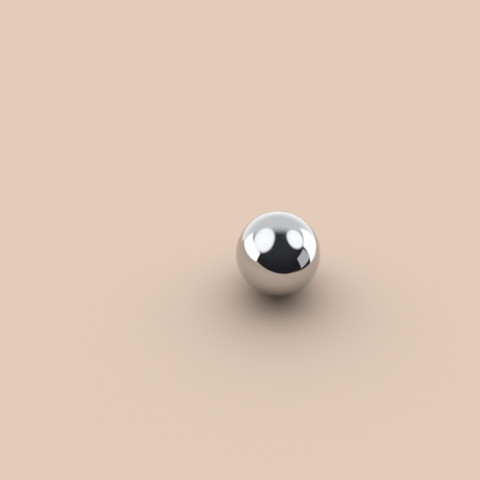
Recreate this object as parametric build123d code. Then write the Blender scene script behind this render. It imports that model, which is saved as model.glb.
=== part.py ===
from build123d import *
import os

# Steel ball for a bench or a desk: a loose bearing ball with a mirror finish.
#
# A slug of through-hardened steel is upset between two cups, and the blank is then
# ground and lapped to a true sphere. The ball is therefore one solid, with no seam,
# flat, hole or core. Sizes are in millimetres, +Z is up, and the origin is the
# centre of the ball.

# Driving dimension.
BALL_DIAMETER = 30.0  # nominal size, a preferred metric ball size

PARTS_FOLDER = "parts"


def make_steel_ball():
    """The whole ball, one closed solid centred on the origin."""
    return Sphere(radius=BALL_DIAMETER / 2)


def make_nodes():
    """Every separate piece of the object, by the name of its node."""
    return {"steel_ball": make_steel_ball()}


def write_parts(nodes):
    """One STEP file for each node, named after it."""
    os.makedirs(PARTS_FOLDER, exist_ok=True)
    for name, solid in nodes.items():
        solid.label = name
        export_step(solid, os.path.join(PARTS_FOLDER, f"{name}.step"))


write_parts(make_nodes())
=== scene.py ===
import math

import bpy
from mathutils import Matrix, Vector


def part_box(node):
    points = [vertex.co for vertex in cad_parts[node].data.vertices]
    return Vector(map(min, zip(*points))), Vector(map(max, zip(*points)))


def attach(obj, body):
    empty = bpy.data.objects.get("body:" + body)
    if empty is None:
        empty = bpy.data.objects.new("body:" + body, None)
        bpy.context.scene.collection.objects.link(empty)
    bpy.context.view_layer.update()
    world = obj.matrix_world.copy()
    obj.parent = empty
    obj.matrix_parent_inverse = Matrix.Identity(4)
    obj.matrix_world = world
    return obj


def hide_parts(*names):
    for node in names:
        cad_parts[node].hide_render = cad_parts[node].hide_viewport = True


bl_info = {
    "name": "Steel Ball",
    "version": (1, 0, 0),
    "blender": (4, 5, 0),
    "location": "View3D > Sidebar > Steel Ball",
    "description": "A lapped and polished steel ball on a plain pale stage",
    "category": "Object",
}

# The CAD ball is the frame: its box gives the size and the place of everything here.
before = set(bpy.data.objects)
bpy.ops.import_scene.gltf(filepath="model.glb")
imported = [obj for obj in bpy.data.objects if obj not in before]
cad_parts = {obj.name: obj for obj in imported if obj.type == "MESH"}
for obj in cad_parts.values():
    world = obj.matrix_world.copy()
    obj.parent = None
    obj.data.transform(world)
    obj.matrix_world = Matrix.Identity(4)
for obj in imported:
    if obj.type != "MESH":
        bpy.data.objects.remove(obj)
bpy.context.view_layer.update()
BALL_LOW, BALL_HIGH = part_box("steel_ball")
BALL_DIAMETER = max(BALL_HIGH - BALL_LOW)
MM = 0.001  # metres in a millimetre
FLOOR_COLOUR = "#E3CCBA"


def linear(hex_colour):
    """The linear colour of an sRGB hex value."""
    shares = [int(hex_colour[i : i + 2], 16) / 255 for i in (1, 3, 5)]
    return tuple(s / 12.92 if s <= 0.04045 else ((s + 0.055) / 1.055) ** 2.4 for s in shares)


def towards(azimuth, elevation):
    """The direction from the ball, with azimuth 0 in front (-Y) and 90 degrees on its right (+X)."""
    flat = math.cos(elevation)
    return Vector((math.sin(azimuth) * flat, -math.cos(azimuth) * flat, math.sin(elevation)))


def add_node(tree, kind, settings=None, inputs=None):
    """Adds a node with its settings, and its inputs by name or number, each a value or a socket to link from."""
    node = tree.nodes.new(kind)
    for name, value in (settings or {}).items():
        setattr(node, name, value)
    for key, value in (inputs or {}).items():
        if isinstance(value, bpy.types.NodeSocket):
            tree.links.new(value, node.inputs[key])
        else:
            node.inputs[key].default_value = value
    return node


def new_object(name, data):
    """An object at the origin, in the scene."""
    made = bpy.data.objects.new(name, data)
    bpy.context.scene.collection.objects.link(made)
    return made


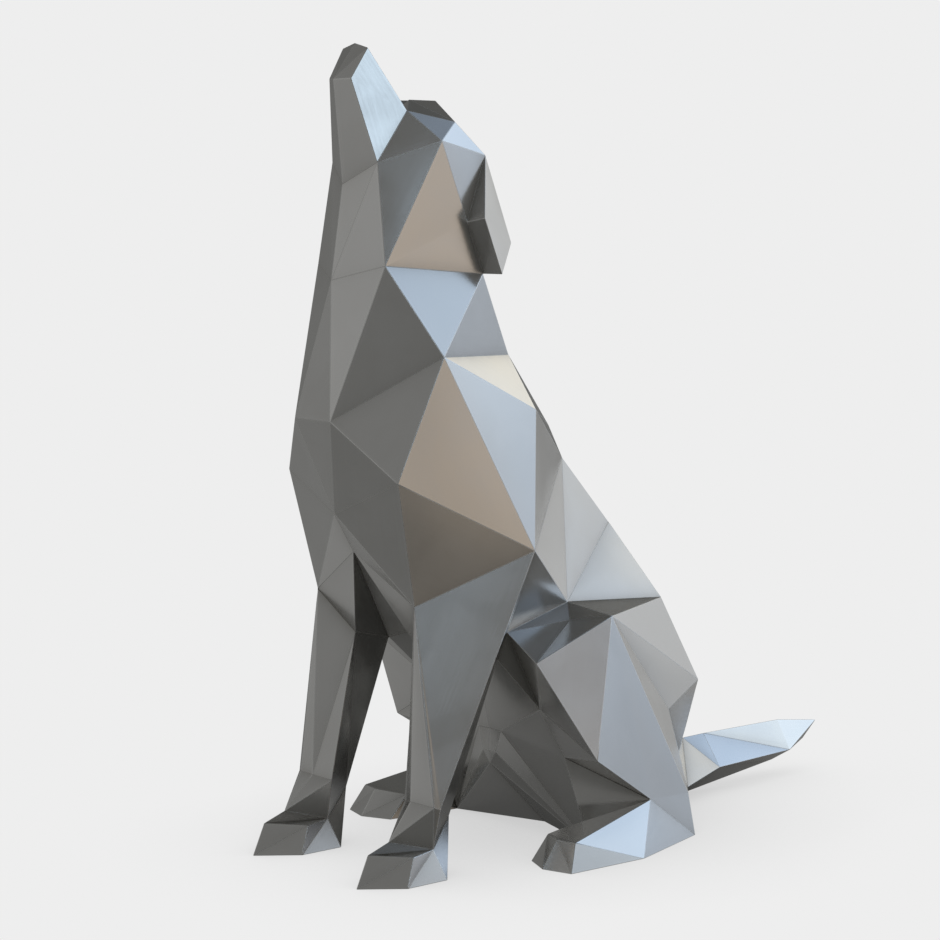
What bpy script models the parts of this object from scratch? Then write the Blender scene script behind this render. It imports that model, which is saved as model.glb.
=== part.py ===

########################################

> [Task details] Give back exactly the lines from the line that has "# Driving dimension." to the line that has "obj.matrix_world = world", both included, and leave out all others.

> [Task solution]
# Driving dimension.
BALL_DIAMETER = 30.0  # nominal size, a preferred metric ball size

PARTS_FOLDER = "parts"


def make_steel_ball():
    """The whole ball, one closed solid centred on the origin."""
    return Sphere(radius=BALL_DIAMETER / 2)


def make_nodes():
    """Every separate piece of the object, by the name of its node."""
    return {"steel_ball": make_steel_ball()}


def write_parts(nodes):
    """One STEP file for each node, named after it."""
    os.makedirs(PARTS_FOLDER, exist_ok=True)
    for name, solid in nodes.items():
        solid.label = name
        export_step(solid, os.path.join(PARTS_FOLDER, f"{name}.step"))


write_parts(make_nodes())
=== scene.py ===
import math

import bpy
from mathutils import Matrix, Vector


def part_box(node):
    points = [vertex.co for vertex in cad_parts[node].data.vertices]
    return Vector(map(min, zip(*points))), Vector(map(max, zip(*points)))


def attach(obj, body):
    empty = bpy.data.objects.get("body:" + body)
    if empty is None:
        empty = bpy.data.objects.new("body:" + body, None)
        bpy.context.scene.collection.objects.link(empty)
    bpy.context.view_layer.update()
    world = obj.matrix_world.copy()
    obj.parent = empty
    obj.matrix_parent_inverse = Matrix.Identity(4)
    obj.matrix_world = world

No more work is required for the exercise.